In a splendidly wide-ranging year for the Times Stephen Spender prize – with entries offering gnomic four-line Welsh folk verses alongside novel-length Vietnamese epics and entrants’ ages stretching from 10 to 93 years – the true victor emerged as a familiar Spender favourite, the two-thousand-year-old verse of Latin poet Ovid. The judges often debate the importance of choosing the right poem to translate (not to mention the difficult but essential task of putting aside our own preferences – and prejudices – about such chosen originals). But although a translation can only be as good as its source text, it is also the case that complex, multi-faceted texts, such as Ovid’s sinuous Amores, can prove treacherous for the unwary or inexperienced translator, slipping through their fingers as they try, in vain, to pin it down. Bearing this is in mind, the achievement of our overall prize winner, 18-year-old Imogen Halstead, is only the greater, tackling Ovid’s notoriously difficult metrical, mythological and literary in-jokes and references with an ease and maturity beyond her years. She provided one of the best entries of this and indeed any year, outclassing, as our final judging shows, even the many fine adult entries.

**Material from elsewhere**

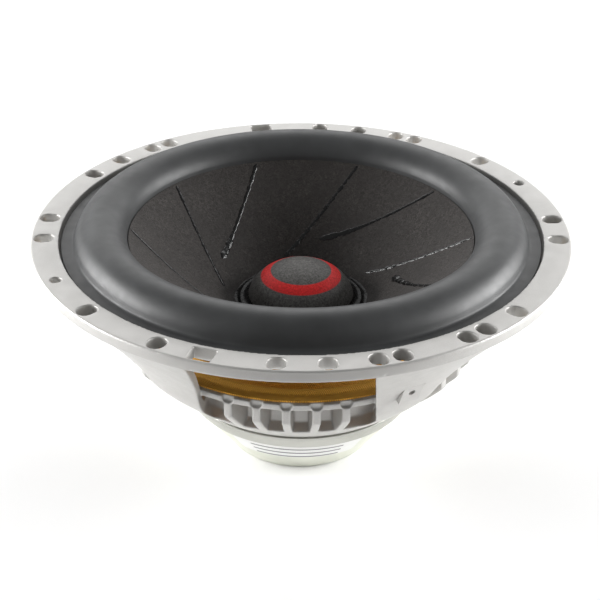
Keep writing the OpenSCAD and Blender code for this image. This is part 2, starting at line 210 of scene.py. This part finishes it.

Ovid triumphed again in the 18-and-under category where Daniel Galbraith’s almost equally fine version of Amores 1.5 admirably captured the playful sensuality of the original. As in previous years, classical entries here remained the most consistently impressive, with Rupert Mercer’s refreshingly teasing Catullus VIII and Arabella Currie’s inventive versions of Ancient Greek lyric particularly outstanding. It was reassuring, too, to see translations of little-known, non-examination texts such as Oliver Moody’s lively version of the late Latin ‘Copa Surisca’ alongside Old Norse (another entry from the versatile Galbraith), while Iwona Luszowicz’s beautiful rendition of Brecht’s German and Katharine Gray’s assured translation from Japanese – skilfully replicating the original’s strict syllabics – offered welcome attempts at contemporary texts.
There were also some very interesting choices from our youngest entrants. Scarlett Koller’s translation of Charles d’Orléans’s ‘Rondel’ impressed with its attempt at the original’s rhyme scheme. We also enjoyed the verve of our youngest entrant Paula Alonso-Lalanda’s ‘Let’s Go to the Market!’, as well as the maturity of Thomas Hughes’ version of French poet Aliette Audra, all of which offered fine attempts at capturing the integrity of their original poems.
The Open category also fielded some excellent versions of lesser known texts. Alongside Timothy’s Allen’s gripping Vietnamese tale, we were also very taken with Jane Draycott’s stately rendering of the Pearl poet’s Middle English and Emily Jeremiah’s delicate interpretation of Eeva-Liisa Manner’s ethereal Finnish (I also admired Adrian Pascu-Tulbure’s compelling translation of George Topârceanu’s Romanian and Roger Cockrell’s of Joseph Brodsky’s Russian, although both failed to make the final cut). In contrast, Duncan Forbes took a well known, almost clichéd text, Hadrian’s poem to his soul, and made it new again with great verve. But with few outstanding entries, the competition was indeed open this year with a core of around 30 or so entries that caught our notice to varying degrees. Often the commentaries produced the most heart-stopping moments as entrants related how their chosen texts had reverberated for them through the years, whether from remembrance of a lost love or a grief that still haunted them decades later. Others translated poems for a family occasion, such as a child’s wedding, or to bring their own pleasure in a work to a new, wider audience. All revealed the passion that our entrants feel for their poems year after year, making the task of judging so rewarding. As previous Spender winner Jane Tozer wrote on translating the Anglo-Norman romance Tristran – just one of many worthy entries which caught the eye but, regrettably, narrowly missed out: ‘Memories that once howled wolfishly now sing like Muses’.